Soon after they emigrated George's father, then a young child, was put in an orphanage. It is not clear what happened to his parents.

In the fashion of the day, as Mitchell recounted, the orphaned kids were brought to the local church in Maine and lined up at the altar rail where parishioners could literally walk them home and adopt them there and then. This is how George Mitchell's father came to bear that last name as an elderly couple gave him a home.

In turn his father married Mary Saad, who was born in Lebanon. Times were hard. His father was a janitor at a local college. Yet the son grew up to be a judge, a senator and a peacemaker, and a nominee for the Nobel Peace Prize in 2000.

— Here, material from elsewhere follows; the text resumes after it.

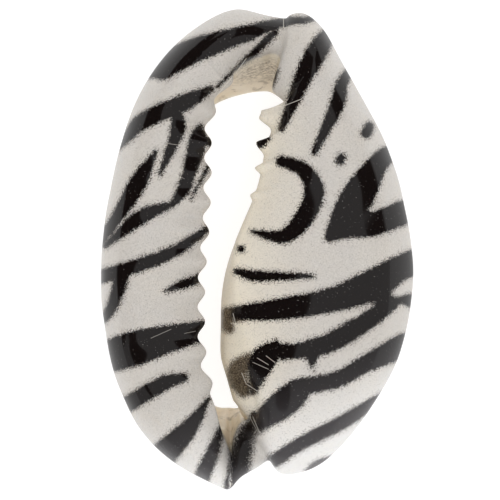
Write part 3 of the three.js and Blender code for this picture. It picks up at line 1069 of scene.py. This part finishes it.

Mitchell spent five years in Belfast seeking to negotiate the peace accords. By any measure it was an astounding feat, one he is reluctant to take credit for.

Ruefully he tells the story of so many locals who came up to thank him for trying, but usually they added quietly that they did not think he had a chance of succeeding.

I was of that mindset myself to an extent. Before Mitchell went to Ireland as President Clinton's emissary I met him at his midtown New York law office. At the time the peace was very fragile and the notion of a Good Friday or St. Andrew's Agreement was merely a pipedream. I remember feeling sorry for this man, undertaking what looked like a Herculean task.

Impossible or not he was up for it. He drove the process forward until the final weekend of Good Friday in 1998, and then delivered a spectacular agreement that has entered the history books as an example of conflict resolution.

Mitchell finished his talk to the American Ireland Fund on an upbeat note. For years he has stated it was his ambition to take his young son to Ireland to sit in the visitor's chamber of the Northern Ireland Assembly and watch democracy take place.

Until the recent power-sharing government he felt he could never take his son on that trip, believing that the peace was not yet secured. On Friday he told the guests he was ready to go with his son.